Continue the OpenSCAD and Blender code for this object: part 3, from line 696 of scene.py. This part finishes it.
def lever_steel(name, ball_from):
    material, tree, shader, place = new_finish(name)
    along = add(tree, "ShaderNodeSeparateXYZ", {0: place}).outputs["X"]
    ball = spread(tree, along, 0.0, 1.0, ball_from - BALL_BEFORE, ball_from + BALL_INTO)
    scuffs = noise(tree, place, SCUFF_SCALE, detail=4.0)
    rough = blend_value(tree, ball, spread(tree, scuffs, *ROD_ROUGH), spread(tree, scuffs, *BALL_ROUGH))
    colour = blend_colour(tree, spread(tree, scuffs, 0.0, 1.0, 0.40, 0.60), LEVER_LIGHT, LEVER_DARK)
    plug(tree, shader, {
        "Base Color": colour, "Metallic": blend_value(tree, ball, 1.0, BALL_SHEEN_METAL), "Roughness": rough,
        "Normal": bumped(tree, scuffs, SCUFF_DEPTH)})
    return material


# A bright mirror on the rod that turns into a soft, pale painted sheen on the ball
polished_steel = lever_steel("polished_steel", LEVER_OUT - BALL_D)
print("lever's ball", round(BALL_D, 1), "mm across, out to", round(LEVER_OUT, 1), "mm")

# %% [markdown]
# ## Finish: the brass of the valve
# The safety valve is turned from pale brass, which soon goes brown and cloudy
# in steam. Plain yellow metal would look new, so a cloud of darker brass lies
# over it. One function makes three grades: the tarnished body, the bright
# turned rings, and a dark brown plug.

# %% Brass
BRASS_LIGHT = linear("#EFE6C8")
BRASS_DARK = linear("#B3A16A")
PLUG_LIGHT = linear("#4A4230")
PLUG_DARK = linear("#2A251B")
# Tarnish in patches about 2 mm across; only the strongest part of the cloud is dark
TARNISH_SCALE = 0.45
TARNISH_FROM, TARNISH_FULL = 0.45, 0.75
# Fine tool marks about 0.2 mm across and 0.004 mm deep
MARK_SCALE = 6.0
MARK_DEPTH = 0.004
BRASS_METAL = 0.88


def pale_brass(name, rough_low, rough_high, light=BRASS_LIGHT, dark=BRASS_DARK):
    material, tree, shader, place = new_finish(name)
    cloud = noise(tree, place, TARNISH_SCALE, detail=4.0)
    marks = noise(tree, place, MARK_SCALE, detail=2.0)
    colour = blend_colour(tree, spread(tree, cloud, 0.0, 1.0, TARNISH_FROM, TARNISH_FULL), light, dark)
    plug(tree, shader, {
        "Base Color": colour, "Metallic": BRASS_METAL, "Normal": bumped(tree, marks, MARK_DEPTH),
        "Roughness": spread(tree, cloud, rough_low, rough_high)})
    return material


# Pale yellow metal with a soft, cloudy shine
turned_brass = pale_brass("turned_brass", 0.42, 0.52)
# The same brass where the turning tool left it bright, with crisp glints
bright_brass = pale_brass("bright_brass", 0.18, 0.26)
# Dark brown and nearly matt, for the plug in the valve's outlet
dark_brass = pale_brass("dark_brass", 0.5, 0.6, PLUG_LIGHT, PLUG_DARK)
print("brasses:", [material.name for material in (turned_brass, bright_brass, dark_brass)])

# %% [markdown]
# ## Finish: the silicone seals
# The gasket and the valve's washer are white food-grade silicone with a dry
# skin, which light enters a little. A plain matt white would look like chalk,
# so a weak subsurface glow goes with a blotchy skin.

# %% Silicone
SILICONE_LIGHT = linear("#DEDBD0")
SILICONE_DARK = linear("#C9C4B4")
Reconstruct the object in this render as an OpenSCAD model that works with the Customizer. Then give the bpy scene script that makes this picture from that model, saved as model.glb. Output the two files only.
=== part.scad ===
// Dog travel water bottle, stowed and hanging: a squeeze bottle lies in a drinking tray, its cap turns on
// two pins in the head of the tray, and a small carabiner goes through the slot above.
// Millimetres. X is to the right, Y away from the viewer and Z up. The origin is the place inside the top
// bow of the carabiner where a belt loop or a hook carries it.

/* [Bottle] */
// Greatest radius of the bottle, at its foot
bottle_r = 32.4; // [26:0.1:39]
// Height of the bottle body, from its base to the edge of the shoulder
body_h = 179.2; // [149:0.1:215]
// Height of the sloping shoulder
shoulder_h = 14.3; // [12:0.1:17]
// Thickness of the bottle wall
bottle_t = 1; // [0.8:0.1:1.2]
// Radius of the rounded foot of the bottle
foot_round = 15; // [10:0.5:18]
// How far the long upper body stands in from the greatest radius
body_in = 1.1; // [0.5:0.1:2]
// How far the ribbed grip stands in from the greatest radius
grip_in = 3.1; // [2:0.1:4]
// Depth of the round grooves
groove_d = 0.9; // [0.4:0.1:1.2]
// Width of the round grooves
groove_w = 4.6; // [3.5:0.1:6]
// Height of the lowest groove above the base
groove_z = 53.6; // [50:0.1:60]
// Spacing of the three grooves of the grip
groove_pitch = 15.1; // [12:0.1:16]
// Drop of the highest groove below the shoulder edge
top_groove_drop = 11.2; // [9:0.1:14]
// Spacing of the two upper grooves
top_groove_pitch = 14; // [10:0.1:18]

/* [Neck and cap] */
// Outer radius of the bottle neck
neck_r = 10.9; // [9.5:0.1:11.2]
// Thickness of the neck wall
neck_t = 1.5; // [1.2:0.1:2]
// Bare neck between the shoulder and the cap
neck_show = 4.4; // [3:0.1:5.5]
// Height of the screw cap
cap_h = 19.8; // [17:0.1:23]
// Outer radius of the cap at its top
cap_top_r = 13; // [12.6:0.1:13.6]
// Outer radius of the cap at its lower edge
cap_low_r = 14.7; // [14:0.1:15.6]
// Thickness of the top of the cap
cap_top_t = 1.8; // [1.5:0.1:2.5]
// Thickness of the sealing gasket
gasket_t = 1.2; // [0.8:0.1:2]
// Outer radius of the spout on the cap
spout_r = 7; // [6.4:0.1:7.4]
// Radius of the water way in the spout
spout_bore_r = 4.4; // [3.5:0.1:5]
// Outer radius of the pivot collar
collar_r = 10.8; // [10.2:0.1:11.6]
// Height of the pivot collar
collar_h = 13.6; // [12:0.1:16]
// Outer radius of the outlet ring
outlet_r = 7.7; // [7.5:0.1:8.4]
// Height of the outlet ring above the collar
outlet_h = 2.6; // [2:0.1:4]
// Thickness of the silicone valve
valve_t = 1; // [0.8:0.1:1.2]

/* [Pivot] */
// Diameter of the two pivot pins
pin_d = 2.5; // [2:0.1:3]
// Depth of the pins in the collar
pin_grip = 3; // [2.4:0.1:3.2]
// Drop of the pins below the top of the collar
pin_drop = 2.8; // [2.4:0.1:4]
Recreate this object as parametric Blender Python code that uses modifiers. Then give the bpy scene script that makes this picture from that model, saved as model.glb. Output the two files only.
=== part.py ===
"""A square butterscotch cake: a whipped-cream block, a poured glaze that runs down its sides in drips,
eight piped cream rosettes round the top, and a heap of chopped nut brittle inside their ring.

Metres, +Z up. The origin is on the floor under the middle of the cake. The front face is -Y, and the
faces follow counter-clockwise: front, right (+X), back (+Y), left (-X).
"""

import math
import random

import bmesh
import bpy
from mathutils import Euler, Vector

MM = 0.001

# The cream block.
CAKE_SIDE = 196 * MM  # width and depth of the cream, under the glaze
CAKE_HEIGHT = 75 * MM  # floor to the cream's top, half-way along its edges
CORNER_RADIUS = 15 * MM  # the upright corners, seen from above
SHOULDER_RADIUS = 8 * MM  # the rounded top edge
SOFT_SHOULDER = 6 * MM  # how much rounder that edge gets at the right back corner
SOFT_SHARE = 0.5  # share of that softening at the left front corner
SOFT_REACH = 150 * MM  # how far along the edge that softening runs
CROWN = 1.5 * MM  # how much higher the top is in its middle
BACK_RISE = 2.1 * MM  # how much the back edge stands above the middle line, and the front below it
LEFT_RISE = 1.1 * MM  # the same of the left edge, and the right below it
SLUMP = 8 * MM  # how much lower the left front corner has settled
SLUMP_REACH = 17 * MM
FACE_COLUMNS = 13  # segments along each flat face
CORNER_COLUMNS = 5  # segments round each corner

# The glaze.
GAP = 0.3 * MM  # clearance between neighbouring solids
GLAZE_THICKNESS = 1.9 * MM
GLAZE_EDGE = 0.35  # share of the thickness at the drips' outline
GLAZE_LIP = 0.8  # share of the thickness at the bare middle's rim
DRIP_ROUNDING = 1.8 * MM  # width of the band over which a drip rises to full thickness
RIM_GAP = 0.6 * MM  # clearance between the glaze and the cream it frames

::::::

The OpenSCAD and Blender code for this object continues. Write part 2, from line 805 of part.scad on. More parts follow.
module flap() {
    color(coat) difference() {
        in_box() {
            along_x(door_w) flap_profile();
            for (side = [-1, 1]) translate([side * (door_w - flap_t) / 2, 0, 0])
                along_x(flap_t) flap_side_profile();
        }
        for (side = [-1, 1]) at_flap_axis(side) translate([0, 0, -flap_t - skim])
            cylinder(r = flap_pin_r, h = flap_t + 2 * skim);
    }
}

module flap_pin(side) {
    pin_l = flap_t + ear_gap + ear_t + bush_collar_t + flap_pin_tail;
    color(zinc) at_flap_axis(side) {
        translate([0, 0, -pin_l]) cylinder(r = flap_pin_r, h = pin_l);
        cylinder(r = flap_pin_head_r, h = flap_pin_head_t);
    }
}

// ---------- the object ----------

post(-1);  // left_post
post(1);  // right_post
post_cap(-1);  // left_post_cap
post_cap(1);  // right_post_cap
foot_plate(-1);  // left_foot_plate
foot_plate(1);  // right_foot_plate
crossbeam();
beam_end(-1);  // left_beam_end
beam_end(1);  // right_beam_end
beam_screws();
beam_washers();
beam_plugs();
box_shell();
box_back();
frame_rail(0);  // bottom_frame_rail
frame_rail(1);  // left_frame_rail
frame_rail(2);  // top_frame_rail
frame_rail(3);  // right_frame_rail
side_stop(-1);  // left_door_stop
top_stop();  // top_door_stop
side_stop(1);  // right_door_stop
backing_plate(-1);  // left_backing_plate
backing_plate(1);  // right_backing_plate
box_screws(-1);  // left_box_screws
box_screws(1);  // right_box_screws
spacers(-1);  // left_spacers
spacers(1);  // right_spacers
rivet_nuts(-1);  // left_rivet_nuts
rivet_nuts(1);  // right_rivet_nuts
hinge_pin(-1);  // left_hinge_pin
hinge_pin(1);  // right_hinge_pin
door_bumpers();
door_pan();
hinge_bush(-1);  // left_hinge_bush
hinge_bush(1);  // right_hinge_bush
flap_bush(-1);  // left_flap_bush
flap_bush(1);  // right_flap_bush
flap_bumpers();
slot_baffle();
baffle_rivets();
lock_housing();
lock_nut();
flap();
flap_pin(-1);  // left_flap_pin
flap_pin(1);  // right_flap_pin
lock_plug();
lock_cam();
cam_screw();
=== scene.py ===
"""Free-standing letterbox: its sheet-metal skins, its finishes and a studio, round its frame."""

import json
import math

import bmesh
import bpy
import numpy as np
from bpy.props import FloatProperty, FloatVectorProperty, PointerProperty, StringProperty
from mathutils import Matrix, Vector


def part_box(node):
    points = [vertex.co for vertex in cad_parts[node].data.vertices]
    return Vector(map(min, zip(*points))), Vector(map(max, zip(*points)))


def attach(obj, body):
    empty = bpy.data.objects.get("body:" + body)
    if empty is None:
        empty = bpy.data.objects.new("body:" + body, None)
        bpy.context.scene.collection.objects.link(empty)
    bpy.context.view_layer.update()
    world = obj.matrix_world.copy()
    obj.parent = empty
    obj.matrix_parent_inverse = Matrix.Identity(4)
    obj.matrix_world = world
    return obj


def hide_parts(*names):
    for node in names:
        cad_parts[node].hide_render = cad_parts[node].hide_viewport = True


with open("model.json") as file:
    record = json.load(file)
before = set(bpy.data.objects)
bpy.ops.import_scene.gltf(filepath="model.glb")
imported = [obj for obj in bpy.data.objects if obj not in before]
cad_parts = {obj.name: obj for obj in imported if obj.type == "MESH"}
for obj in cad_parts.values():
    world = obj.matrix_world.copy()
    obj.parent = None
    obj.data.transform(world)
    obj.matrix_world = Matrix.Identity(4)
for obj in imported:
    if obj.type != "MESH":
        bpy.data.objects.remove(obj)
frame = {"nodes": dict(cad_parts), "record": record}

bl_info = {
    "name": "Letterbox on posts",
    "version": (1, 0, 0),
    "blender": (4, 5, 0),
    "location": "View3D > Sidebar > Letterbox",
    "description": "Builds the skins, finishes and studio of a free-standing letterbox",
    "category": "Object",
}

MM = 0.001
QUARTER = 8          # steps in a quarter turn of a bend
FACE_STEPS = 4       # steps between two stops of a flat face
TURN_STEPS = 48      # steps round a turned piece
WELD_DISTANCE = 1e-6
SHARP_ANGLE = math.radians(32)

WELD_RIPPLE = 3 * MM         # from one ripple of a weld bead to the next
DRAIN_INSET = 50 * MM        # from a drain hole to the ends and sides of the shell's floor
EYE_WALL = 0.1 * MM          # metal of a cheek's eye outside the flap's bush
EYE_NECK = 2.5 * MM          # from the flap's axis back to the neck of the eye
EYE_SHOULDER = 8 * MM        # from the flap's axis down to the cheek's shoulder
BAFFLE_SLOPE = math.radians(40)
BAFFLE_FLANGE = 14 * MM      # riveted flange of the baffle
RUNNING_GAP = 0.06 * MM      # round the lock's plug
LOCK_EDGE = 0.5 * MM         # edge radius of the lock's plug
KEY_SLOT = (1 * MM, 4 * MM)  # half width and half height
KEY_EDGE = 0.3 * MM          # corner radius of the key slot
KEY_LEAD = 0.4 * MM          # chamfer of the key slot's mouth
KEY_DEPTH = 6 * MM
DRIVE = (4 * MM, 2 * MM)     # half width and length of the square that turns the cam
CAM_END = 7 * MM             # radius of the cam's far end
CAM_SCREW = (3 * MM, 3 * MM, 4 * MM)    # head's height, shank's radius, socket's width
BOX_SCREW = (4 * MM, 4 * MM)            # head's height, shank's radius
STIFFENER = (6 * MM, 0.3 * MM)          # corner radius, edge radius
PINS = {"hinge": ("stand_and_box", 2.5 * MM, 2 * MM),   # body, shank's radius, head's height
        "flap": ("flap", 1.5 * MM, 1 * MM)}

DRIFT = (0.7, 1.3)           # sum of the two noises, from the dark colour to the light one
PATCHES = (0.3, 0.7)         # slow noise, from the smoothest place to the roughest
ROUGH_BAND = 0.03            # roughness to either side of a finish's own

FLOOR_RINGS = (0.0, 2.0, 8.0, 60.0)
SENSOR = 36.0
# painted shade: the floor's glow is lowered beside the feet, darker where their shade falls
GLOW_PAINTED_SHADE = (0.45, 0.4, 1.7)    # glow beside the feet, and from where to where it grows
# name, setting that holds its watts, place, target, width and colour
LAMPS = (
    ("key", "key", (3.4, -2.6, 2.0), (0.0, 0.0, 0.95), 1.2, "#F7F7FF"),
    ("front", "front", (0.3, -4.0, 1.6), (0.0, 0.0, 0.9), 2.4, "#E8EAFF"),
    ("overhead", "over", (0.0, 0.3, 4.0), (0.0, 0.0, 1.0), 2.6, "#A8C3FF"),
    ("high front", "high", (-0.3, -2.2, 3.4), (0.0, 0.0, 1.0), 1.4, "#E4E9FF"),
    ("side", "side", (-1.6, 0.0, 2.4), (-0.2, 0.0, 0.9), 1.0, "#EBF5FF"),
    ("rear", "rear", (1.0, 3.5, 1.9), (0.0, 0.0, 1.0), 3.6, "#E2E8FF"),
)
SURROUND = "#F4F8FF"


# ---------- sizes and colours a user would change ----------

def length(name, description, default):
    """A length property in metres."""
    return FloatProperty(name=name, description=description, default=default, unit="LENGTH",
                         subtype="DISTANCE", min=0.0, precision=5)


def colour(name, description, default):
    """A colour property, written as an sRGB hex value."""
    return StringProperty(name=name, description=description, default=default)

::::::

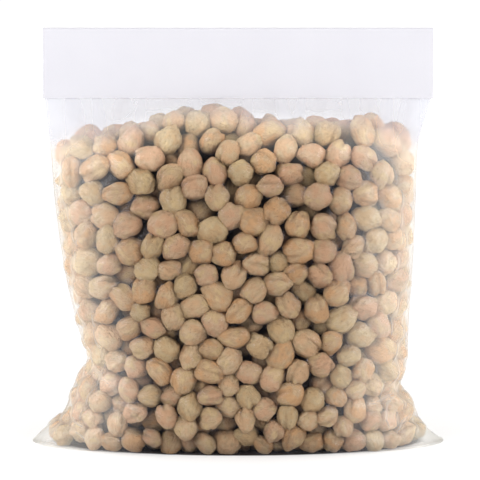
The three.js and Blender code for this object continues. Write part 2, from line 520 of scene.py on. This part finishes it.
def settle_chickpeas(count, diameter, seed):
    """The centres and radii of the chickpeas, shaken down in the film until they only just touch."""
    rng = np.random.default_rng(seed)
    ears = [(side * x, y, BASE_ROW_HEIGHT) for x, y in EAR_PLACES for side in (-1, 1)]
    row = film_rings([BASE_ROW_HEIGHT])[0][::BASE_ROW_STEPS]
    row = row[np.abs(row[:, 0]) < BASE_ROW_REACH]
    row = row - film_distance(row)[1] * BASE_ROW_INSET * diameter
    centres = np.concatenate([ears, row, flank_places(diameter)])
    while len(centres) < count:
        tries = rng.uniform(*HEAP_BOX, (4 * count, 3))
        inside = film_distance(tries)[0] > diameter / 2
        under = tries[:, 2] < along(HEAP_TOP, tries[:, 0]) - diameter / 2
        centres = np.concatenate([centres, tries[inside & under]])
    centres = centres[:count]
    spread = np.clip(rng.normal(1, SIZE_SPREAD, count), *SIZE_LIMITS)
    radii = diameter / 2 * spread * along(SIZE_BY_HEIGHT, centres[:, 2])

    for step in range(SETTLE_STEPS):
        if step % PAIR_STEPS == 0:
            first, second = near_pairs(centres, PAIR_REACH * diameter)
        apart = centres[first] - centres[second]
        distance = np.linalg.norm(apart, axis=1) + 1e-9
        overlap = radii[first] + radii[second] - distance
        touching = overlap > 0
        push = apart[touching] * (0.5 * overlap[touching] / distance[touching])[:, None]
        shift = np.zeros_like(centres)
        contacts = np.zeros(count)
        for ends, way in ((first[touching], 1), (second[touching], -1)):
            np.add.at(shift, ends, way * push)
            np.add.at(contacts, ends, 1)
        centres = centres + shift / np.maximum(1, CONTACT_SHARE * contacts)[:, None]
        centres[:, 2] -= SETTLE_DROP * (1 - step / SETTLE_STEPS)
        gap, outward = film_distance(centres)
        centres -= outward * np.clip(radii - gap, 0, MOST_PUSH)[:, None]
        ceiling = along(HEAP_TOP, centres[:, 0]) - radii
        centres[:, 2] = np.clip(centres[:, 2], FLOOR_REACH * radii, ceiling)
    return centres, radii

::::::

• [Task]:
Only the lines from the one bearing "flap_bumpers();" through the one bearing "obj.matrix_parent_inverse = Matrix.Identity(4)" should be repeated, exactly as given.

• [Answer]:
flap_bumpers();
slot_baffle();
baffle_rivets();
lock_housing();
lock_nut();
flap();
flap_pin(-1);  // left_flap_pin
flap_pin(1);  // right_flap_pin
lock_plug();
lock_cam();
cam_screw();
=== scene.py ===
"""Free-standing letterbox: its sheet-metal skins, its finishes and a studio, round its frame."""

import json
import math

import bmesh
import bpy
import numpy as np
from bpy.props import FloatProperty, FloatVectorProperty, PointerProperty, StringProperty
from mathutils import Matrix, Vector


def part_box(node):
    points = [vertex.co for vertex in cad_parts[node].data.vertices]
    return Vector(map(min, zip(*points))), Vector(map(max, zip(*points)))


def attach(obj, body):
    empty = bpy.data.objects.get("body:" + body)
    if empty is None:
        empty = bpy.data.objects.new("body:" + body, None)
        bpy.context.scene.collection.objects.link(empty)
    bpy.context.view_layer.update()
    world = obj.matrix_world.copy()
    obj.parent = empty
    obj.matrix_parent_inverse = Matrix.Identity(4)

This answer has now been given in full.